■ Required work ■
Your task is to print all of the material verbatim.
### Data segment
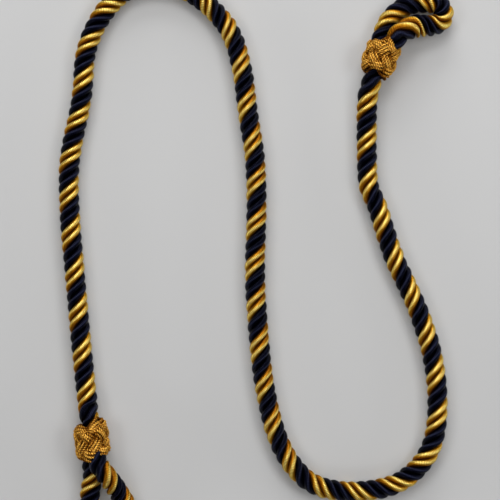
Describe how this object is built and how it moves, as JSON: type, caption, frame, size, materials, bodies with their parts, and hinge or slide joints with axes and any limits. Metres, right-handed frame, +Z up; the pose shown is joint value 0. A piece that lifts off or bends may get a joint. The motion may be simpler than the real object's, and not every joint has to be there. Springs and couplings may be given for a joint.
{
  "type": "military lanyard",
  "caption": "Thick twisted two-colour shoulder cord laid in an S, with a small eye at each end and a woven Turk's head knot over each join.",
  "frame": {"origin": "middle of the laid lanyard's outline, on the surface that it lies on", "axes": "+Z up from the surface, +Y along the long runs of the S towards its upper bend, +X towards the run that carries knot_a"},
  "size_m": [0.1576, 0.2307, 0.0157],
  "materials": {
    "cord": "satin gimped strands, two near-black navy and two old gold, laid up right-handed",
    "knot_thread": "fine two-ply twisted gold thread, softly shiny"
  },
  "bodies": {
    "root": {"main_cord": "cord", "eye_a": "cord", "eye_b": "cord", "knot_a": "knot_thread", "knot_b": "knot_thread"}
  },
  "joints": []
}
######
■ Output ■
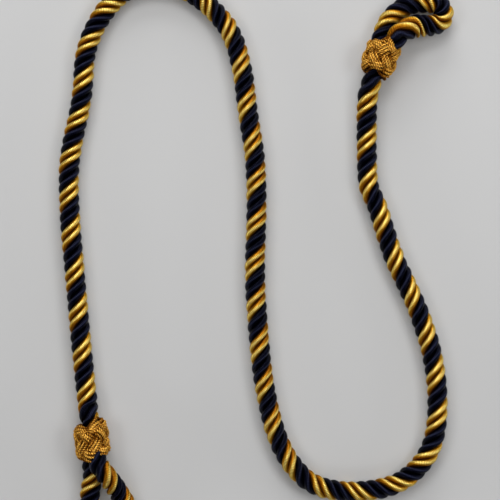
Describe how this object is built and how it moves, as JSON: type, caption, frame, size, materials, bodies with their parts, and hinge or slide joints with axes and any limits. Metres, right-handed frame, +Z up; the pose shown is joint value 0. A piece that lifts off or bends may get a joint. The motion may be simpler than the real object's, and not every joint has to be there. Springs and couplings may be given for a joint.
{
  "type": "military lanyard",
  "caption": "Thick twisted two-colour shoulder cord laid in an S, with a small eye at each end and a woven Turk's head knot over each join.",
  "frame": {"origin": "middle of the laid lanyard's outline, on the surface that it lies on", "axes": "+Z up from the surface, +Y along the long runs of the S towards its upper bend, +X towards the run that carries knot_a"},
  "size_m": [0.1576, 0.2307, 0.0157],
  "materials": {
    "cord": "satin gimped strands, two near-black navy and two old gold, laid up right-handed",
    "knot_thread": "fine two-ply twisted gold thread, softly shiny"
  },
  "bodies": {
    "root": {"main_cord": "cord", "eye_a": "cord", "eye_b": "cord", "knot_a": "knot_thread", "knot_b": "knot_thread"}
  },
  "joints": []
}